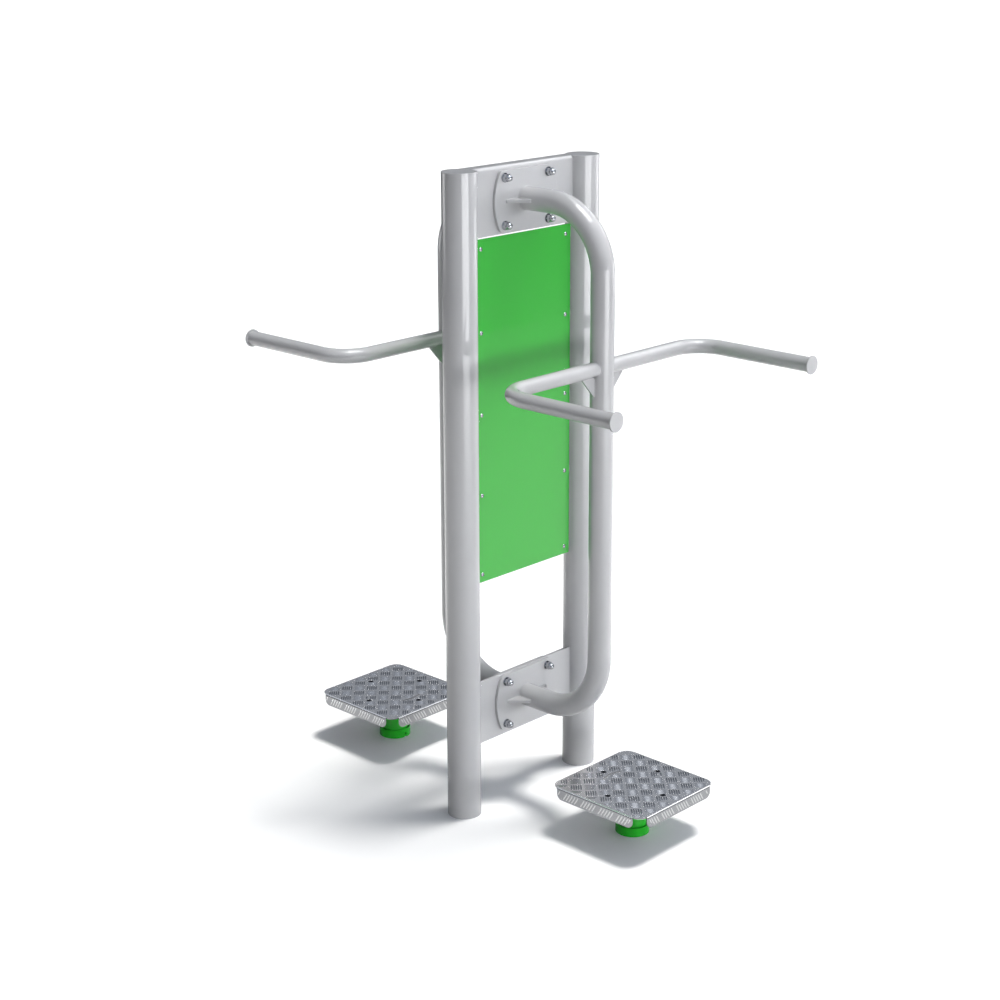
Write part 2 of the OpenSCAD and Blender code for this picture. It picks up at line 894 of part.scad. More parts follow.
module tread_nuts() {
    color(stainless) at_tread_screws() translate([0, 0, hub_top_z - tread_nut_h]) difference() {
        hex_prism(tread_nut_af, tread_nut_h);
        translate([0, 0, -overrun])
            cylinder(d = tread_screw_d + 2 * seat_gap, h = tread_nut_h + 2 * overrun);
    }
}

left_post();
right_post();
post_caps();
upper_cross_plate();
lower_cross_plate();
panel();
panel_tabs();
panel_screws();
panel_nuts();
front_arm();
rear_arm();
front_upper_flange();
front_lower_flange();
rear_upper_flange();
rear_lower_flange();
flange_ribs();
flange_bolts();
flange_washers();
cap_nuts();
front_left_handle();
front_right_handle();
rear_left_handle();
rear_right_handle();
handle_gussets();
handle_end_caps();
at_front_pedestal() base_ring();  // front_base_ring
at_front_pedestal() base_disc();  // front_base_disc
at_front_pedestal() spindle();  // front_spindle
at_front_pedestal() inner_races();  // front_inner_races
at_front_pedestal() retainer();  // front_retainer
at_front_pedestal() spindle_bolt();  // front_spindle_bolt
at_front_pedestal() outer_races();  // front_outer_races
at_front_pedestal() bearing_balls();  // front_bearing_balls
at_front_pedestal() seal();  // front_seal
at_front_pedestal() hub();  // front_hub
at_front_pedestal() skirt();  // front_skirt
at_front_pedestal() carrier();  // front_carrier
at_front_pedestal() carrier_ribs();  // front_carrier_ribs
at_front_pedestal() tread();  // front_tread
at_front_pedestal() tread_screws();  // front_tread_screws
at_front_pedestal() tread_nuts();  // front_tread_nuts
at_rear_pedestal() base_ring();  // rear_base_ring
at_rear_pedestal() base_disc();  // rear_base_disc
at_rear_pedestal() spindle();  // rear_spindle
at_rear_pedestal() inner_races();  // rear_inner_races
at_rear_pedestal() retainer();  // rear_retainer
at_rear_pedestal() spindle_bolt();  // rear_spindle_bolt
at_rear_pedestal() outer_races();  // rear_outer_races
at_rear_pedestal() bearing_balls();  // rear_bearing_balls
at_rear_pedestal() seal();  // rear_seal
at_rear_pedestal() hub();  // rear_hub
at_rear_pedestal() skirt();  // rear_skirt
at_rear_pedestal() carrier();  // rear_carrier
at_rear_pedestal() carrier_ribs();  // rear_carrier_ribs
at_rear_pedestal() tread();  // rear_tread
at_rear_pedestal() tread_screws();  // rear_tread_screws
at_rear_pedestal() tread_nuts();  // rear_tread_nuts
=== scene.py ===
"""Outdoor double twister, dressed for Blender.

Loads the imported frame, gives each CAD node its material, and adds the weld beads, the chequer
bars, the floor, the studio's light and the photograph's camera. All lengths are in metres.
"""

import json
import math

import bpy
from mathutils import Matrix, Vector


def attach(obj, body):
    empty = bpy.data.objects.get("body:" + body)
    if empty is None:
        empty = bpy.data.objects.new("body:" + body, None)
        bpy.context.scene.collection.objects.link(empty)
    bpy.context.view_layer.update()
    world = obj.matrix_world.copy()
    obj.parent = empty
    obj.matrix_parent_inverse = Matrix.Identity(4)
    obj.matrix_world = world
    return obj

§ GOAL
Using the material above, extract the line that contains "obj.parent = empty" and every line after it, exactly as given; stop at the last line.

§ REPLY
    obj.parent = empty
    obj.matrix_parent_inverse = Matrix.Identity(4)
    obj.matrix_world = world
    return obj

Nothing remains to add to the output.